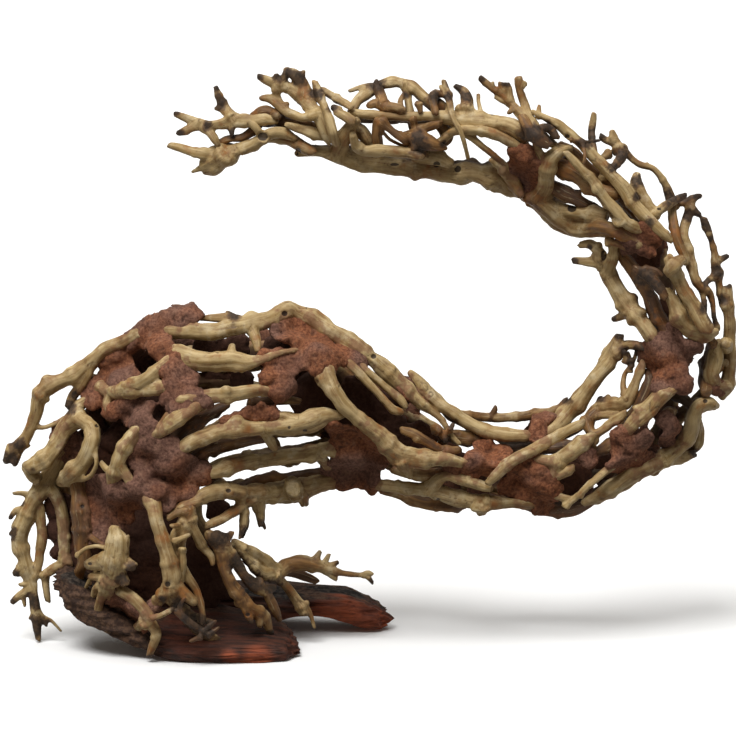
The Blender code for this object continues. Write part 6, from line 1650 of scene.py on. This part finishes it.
class Finish:
    """A material of one Principled shader. Its colour is built up in layers by cover."""

    def __init__(self, name):
        self.material = bpy.data.materials.new(name)
        self.material.use_nodes = True
        self.tree = self.material.node_tree
        self.shader = self.tree.nodes["Principled BSDF"]
        self.place = self.node("ShaderNodeTexCoord", output="Object")
        self.colour = None

    def node(self, kind, settings=None, inputs=None, output=0):
        """Add a node: its settings first, then the values or wires of its sockets."""
        node = self.tree.nodes.new(kind)
        for key, value in (settings or {}).items():
            setattr(node, key, value)
        for key, value in (inputs or {}).items():
            self.feed(node.inputs[key], value)
        return Wire(self, node.outputs[output])

    def feed(self, socket, value):
        """Link a wire to a socket, or set its value."""
        if isinstance(value, Wire):
            self.tree.links.new(value.socket, socket)
        else:
            socket.default_value = value

    def known(self, name, output="Fac"):
        """What the vertices of a piece know about themselves."""
        return self.node("ShaderNodeAttribute", {"attribute_name": name}, output=output)

    def stretched(self, vector, scale):
        """A vector with each of its three numbers scaled."""
        return self.node("ShaderNodeVectorMath", {"operation": "MULTIPLY"}, {0: vector, 1: scale})

    def noise(self, vector, scale, detail=3.0, roughness=0.55, distortion=0.0):
        """Cloudy noise from 0 to 1, mostly near its middle."""
        return self.node("ShaderNodeTexNoise", {}, {
            "Vector": vector, "Scale": scale, "Detail": detail, "Roughness": roughness,
            "Distortion": distortion})

    def blend(self, share, one, two):
        """A mix of two colours: share 0 is the first and 1 the second."""
        return self.node("ShaderNodeMix", {"data_type": "RGBA"}, {0: share, 6: one, 7: two}, output=2)

    def cover(self, share, colour):
        """Lay a colour over the layers so far, as densely as its share says."""
        self.colour = self.blend(share, self.colour, colour)

    def finish(self, roughness, height, depth, strength, gloss=0.5):
        """Wire up the colour, the roughness, the relief of a height and the gloss."""
        relief = self.node("ShaderNodeBump", {}, {"Height": height, "Distance": depth,
                                                   "Strength": strength})
        for name, value in (("Base Color", self.colour), ("Roughness", roughness),
                            ("Normal", relief), ("Specular IOR Level", gloss)):
            self.feed(self.shader.inputs[name], value)
        return self.material


def root_wood(name, browner):
    """Dry peeled root: pale tan or brown, softly streaked along the grain, with amber and brown patches,
    dark specks and cracks, dust by the paste and charred ends, and painted shade in the grooves, in the
    holes and inside the bundle."""
    wood = Finish(name)
    grain = wood.known("grain", "Vector")
    tone = wood.known("tone")
    char = wood.known("char")
    fibres = wood.noise(wood.stretched(grain, (0.45, 0.45, 0.05)), 1.0, 5.0, 0.6)
    hairs = wood.noise(wood.stretched(grain, (2.4, 2.4, 0.16)), 1.0, 3.0, 0.6)
    streaks = wood.noise(wood.stretched(grain, (0.9, 0.9, 0.035)), 1.0, 4.0, 0.6)
    specks = wood.noise(wood.stretched(grain, (0.55, 0.55, 0.3)), 1.0, 5.0, 0.7)
    patches = wood.noise(wood.place, 48.0, 3.0, 0.55)
    clouds = wood.noise(wood.place, 105.0, 4.0, 0.6)
    blots = wood.noise(wood.place, 230.0, 4.0, 0.65)
    grit = wood.noise(wood.place, 640.0, 3.0, 0.6)
    # The wood itself: pale to deep brown, then dark brown, amber and bleached patches.
    wood.colour = wood.blend(fibres.above(0.3, 0.7), srgb(158, 129, 80), srgb(199, 175, 128))
    deep = wood.blend(fibres.above(0.3, 0.7), srgb(90, 60, 34), srgb(146, 107, 61))
    browning = tone * 1.2 + (patches - 0.5) * 2.6 + (clouds - 0.5) * 1.3 + browner - 0.12
    browning = browning.above(0.0, 1.0)
    wood.cover(browning, deep)
    dark = (tone + (patches - 0.5) * 0.5).above(0.72, 0.95)
    wood.cover(dark * 0.85, wood.blend(fibres, srgb(40, 27, 19), srgb(86, 56, 36)))
    wood.cover(clouds.above(0.54, 0.68) * patches.above(0.42, 0.58) * 0.6, srgb(158, 98, 42))
    wood.cover((1.0 - clouds).above(0.54, 0.66) * (1.0 - browning) * 0.4, srgb(214, 198, 162))
    # Marks along the grain: hairs, dark and pale streaks, blots, specks and cracks; and painted shade in the
    # grooves.
    wood.cover(hairs.above(0.58, 0.74) * 0.25, srgb(100, 72, 42))
    wood.cover(streaks.above(0.55, 0.66) * 0.5, srgb(120, 84, 48))
    wood.cover((1.0 - streaks).above(0.58, 0.70) * 0.35, srgb(212, 190, 146))
    wood.cover(blots.above(0.60, 0.70) * 0.5, srgb(96, 64, 38))
    marks = (specks.above(0.67, 0.74) + wood.known("crack") * 0.8).above(0.0, 1.0)
    wood.cover(marks * 0.7, srgb(60, 40, 26))
    # Painted shade in the low places of the grain.
    wood.cover(wood.known("groove") * blots.above(0.3, 0.6) * 0.5, srgb(98, 70, 42))
    wood.cover(wood.known("knot") * 0.75, srgb(70, 44, 26))
    # What happened to it: worn ends, dust by the paste and charring; and painted shade inside the bundle and
    # in the holes.
    worn = (wood.known("end") * 0.4 + clouds * 1.2).above(0.4, 1.6)
    wood.cover((1.0 - worn) * 0.4, srgb(92, 68, 44))
    dusty = (wood.known("dust") * 0.9 + (blots - 0.5) * 1.3 + (grit - 0.5) * 0.7).above(0.3, 0.95)
    wood.cover(dusty * 0.72, wood.blend(grit, srgb(82, 50, 38), srgb(160, 116, 84)))
    # Painted shade: places deep in the bundle, or facing into it, turn dark brown.
    shade = (wood.known("inner") * 1.15 + (clouds - 0.5) * 0.5).above(0.1, 0.95)
    wood.cover(shade * 0.88, srgb(50, 31, 21))
    wood.cover((char + (clouds - 0.5) * 0.6).above(0.0, 0.5) * 0.75, srgb(88, 60, 38))
    sooty = (char + (blots - 0.5) * 1.3 + (fibres - 0.5) * 0.5).above(0.35, 0.95)
    wood.cover(sooty * 0.92, wood.blend(blots.above(0.42, 0.62), srgb(32, 24, 18), srgb(76, 58, 42)))
    # Painted shade in the holes and dark cracks.
    wood.cover(wood.known("hole").above(0.3, 0.6) * 0.9, srgb(34, 21, 14))
    roughness = 0.5 + fibres * 0.22 + dusty * 0.2 + sooty * 0.1
    height = fibres * 0.6 + hairs * 0.25 + specks.above(0.66, 0.74) * -0.6 + blots * 0.35
    return wood.finish(roughness, height, 0.0004, 0.8, 0.32)


def dust_paste(name):
    """Wood dust set in glue: mauve-brown to brick mortar, speckled, darker in its pits, with painted shade
    deep inside the bundle.
    """
    paste = Finish(name)
    crumbs = paste.noise(paste.place, 640.0, 4.0, 0.65)
    clumps = paste.noise(paste.place, 190.0, 4.0, 0.6)
    broad = paste.noise(paste.place, 45.0, 3.0, 0.55)
    paste.colour = paste.blend(crumbs.above(0.34, 0.66), srgb(92, 64, 53), srgb(134, 98, 82))
    ruddy = paste.blend(crumbs.above(0.34, 0.66), srgb(104, 60, 40), srgb(152, 98, 66))
    paste.cover((paste.known("red") + (broad - 0.5) * 1.8).above(0.1, 0.9), ruddy)
    paste.cover(broad.above(0.5, 0.68) * 0.4, srgb(84, 54, 42))
    paste.cover(clumps.above(0.55, 0.72) * 0.5, srgb(70, 43, 34))
    paste.cover((1.0 - clumps).above(0.56, 0.72) * 0.35, srgb(158, 122, 98))
    paste.cover(crumbs.above(0.64, 0.74) * 0.45, srgb(178, 146, 118))
    paste.cover((1.0 - crumbs).above(0.62, 0.74) * 0.5, srgb(58, 36, 29))
    paste.cover(paste.known("pit") * 0.55, srgb(52, 32, 25))
    # Painted shade deep inside the bundle.
    paste.cover((paste.known("inner") * 1.1).above(0.1, 0.9) * 0.8, srgb(58, 34, 24))
    paste.cover(paste.known("char") * 0.6, srgb(48, 38, 32))
    return paste.finish(0.78 + crumbs * 0.18, crumbs * 0.8 + clumps * 0.8, 0.0007, 1.0, 0.22)


def red_slab(name):
    """Split red wood: dark rust and wine streaks along the slab, a weathered grey-brown top and
    left end, and black crusted patches."""
    wood = Finish(name)
    along = wood.stretched(wood.place, (0.09, 0.8, 1.0))
    streaks = wood.noise(along, 420.0, 5.0, 0.65, 0.25)
    lines = wood.noise(along, 1250.0, 3.0, 0.6)
    clouds = wood.noise(wood.place, 60.0, 4.0, 0.6)
    crust = wood.noise(wood.place, 330.0, 5.0, 0.7)
    wood.colour = wood.blend(streaks.above(0.36, 0.64), srgb(40, 24, 18), srgb(82, 46, 32))
    bright = wood.blend(streaks.above(0.3, 0.6), srgb(98, 47, 30), srgb(150, 76, 47))
    wood.cover(wood.known("bright"), bright)
    wood.cover(clouds.above(0.5, 0.66) * 0.5, srgb(84, 44, 32))
    wood.cover(lines.above(0.55, 0.7) * 0.6, srgb(44, 23, 18))
    top = (wood.known("top") + (clouds - 0.5) * 0.7).above(0.25, 0.75)
    wood.cover(top * 0.92, wood.blend(crust.above(0.4, 0.62), srgb(50, 35, 27), srgb(96, 72, 55)))
    sooty = (wood.known("char") + (crust - 0.5) * 0.6).above(0.25, 0.7)
    wood.cover(sooty * 0.95, wood.blend(crust.above(0.45, 0.62), srgb(30, 25, 22), srgb(74, 65, 57)))
    roughness = 0.6 + streaks * 0.2 + top * 0.12
    return wood.finish(roughness, streaks * 0.9 + lines * 0.4 + crust * 0.5, 0.0008, 1.0, 0.28)


def pale_floor(name):
    """Plain matt paper."""
    paper = Finish(name)
    fibre = paper.noise(paper.place, 900.0, 2.0, 0.5)
    paper.colour = paper.blend(fibre * 0.02, srgb(250, 250, 249), srgb(240, 240, 238))
    return paper.finish(0.95, fibre, 0.00002, 0.2)


# ---------------------------------------------------------------- stage

CAMERA_FAR = 6.0               # distance of the camera from its aim, m
CAMERA_AIM = (-0.00055, 0.002, 0.1546)    # what the camera looks at, m
FRAME_WIDTH = 0.4048           # width of the view at that distance, m
SENSOR = 36.0                  # mm
FLOOR_HALF = 6.0               # half the floor's side, m
ROOM_COLOUR = (1.0, 0.94, 0.86, 1.0)
ROOM_LIGHT = 0.18              # brightness of the room
# Lights: name, strength, softness in degrees, and where they shine from towards the middle.
LIGHTS = (("softbox", 2.75, 30, (-0.35, -0.75, 1.4)), ("overhead", 1.5, 80, (0.1, 0.15, 1.5)))


def aim(thing, target):
    """Turn a camera or light to look at a point."""
    thing.rotation_euler = (Vector(target) - thing.location).to_track_quat("-Z", "Y").to_euler()


def make_stage():
    """A pale floor, a soft light from the front left, a broad one overhead, and the camera."""
    corners = np.array([(-1, -1, 0), (1, -1, 0), (1, 1, 0), (-1, 1, 0)], float) * FLOOR_HALF / MM
    floor = put("floor", new_mesh("floor", corners, [[0, 1, 2, 3]]))
    floor.data.materials.append(pale_floor("pale_paper"))
    floor.visible_diffuse = False
    for name, strength, softness, place in LIGHTS:
        light = put(name, bpy.data.lights.new(name, "SUN"))
        light.data.energy = strength
        light.data.angle = math.radians(softness)
        light.location = place
        aim(light, (0.0, 0.0, 0.0))
    world = bpy.data.worlds.new("room")
    world.use_nodes = True
    room = world.node_tree.nodes["Background"]
    room.inputs["Color"].default_value = ROOM_COLOUR
    room.inputs["Strength"].default_value = ROOM_LIGHT
    scene = bpy.context.scene
    scene.world = world
    camera = put("camera", bpy.data.cameras.new("camera"))
    camera.data.sensor_width = SENSOR
    camera.data.lens = SENSOR * CAMERA_FAR / FRAME_WIDTH
    camera.location = Vector(CAMERA_AIM) - Vector(SIGHT) * CAMERA_FAR
    aim(camera, CAMERA_AIM)
    scene.camera = camera
    scene.view_settings.view_transform = "Standard"
    scene.view_settings.look = "None"


# ---------------------------------------------------------------- the whole

def main():
    """Set the stage, lay out the roots, then make the slabs, the paste and the roots."""
    make_stage()
    materials = {"pale_root_wood": root_wood("pale_root_wood", 0.0),
                 "brown_root_wood": root_wood("brown_root_wood", 0.3)}
    paste = dust_paste("wood_dust_paste")
    slab = red_slab("red_slab_wood")
    spine = spine_samples()
    strands = lay_out(spine)
    settle(strands, 0, 1.0, GAP, SETTLE_ROUNDS)
    loose = lay_out_loose(strands, spine)
    fixed = len(strands)
    strands += loose
    settle(strands, fixed, CLOSENESS, 0.0, LOOSE_ROUNDS)
    maps = surface_maps(strands, spine)
    for name in SLABS:
        make_slab(name, slab)
    pads = [pad_of(*spot, side, maps, name)
            for name, sides in PASTE.items() for side, spots in sides.items() for spot in spots]
    pads += sink_ends(strands, pads, maps)
    for name in PASTE:
        own = [pad for pad in pads if pad["lump"] == name]
        make_paste(name, own, maps, spine, paste)
    for name in sorted({strand["name"] for strand in strands}):
        own = [strand for strand in strands if strand["name"] == name]
        make_root(name, own, spine, pads, maps["foremost"], materials)


main()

_GIVEN REQUEST_.
Without changing anything, quote the lines from the top of the data to the line that contains "self.colour = self.blend(share, self.colour, colour)", including that line.

_TASK OUTPUT_.
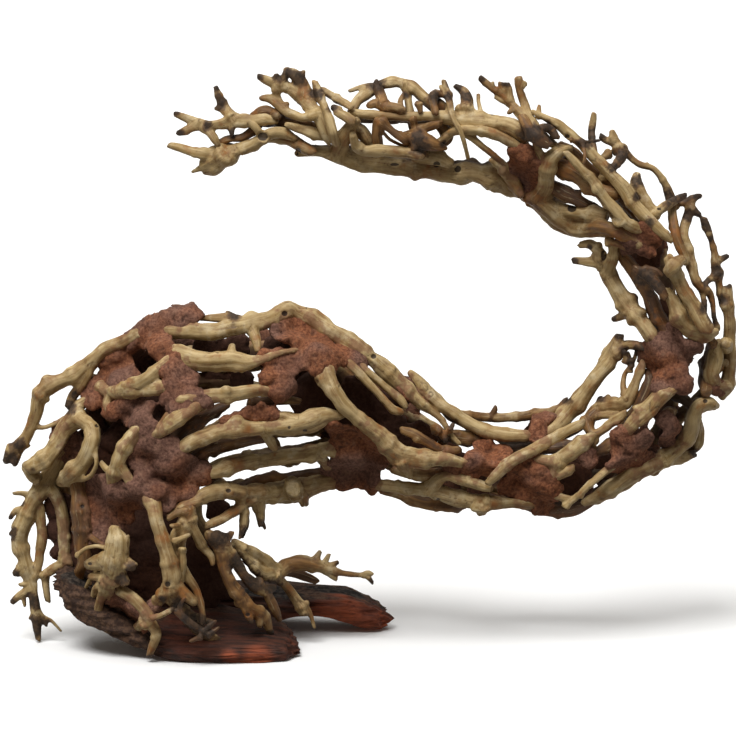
The Blender code for this object continues. Write part 6, from line 1650 of scene.py on. This part finishes it.
class Finish:
    """A material of one Principled shader. Its colour is built up in layers by cover."""

    def __init__(self, name):
        self.material = bpy.data.materials.new(name)
        self.material.use_nodes = True
        self.tree = self.material.node_tree
        self.shader = self.tree.nodes["Principled BSDF"]
        self.place = self.node("ShaderNodeTexCoord", output="Object")
        self.colour = None

    def node(self, kind, settings=None, inputs=None, output=0):
        """Add a node: its settings first, then the values or wires of its sockets."""
        node = self.tree.nodes.new(kind)
        for key, value in (settings or {}).items():
            setattr(node, key, value)
        for key, value in (inputs or {}).items():
            self.feed(node.inputs[key], value)
        return Wire(self, node.outputs[output])

    def feed(self, socket, value):
        """Link a wire to a socket, or set its value."""
        if isinstance(value, Wire):
            self.tree.links.new(value.socket, socket)
        else:
            socket.default_value = value

    def known(self, name, output="Fac"):
        """What the vertices of a piece know about themselves."""
        return self.node("ShaderNodeAttribute", {"attribute_name": name}, output=output)

    def stretched(self, vector, scale):
        """A vector with each of its three numbers scaled."""
        return self.node("ShaderNodeVectorMath", {"operation": "MULTIPLY"}, {0: vector, 1: scale})

    def noise(self, vector, scale, detail=3.0, roughness=0.55, distortion=0.0):
        """Cloudy noise from 0 to 1, mostly near its middle."""
        return self.node("ShaderNodeTexNoise", {}, {
            "Vector": vector, "Scale": scale, "Detail": detail, "Roughness": roughness,
            "Distortion": distortion})

    def blend(self, share, one, two):
        """A mix of two colours: share 0 is the first and 1 the second."""
        return self.node("ShaderNodeMix", {"data_type": "RGBA"}, {0: share, 6: one, 7: two}, output=2)

    def cover(self, share, colour):
        """Lay a colour over the layers so far, as densely as its share says."""
        self.colour = self.blend(share, self.colour, colour)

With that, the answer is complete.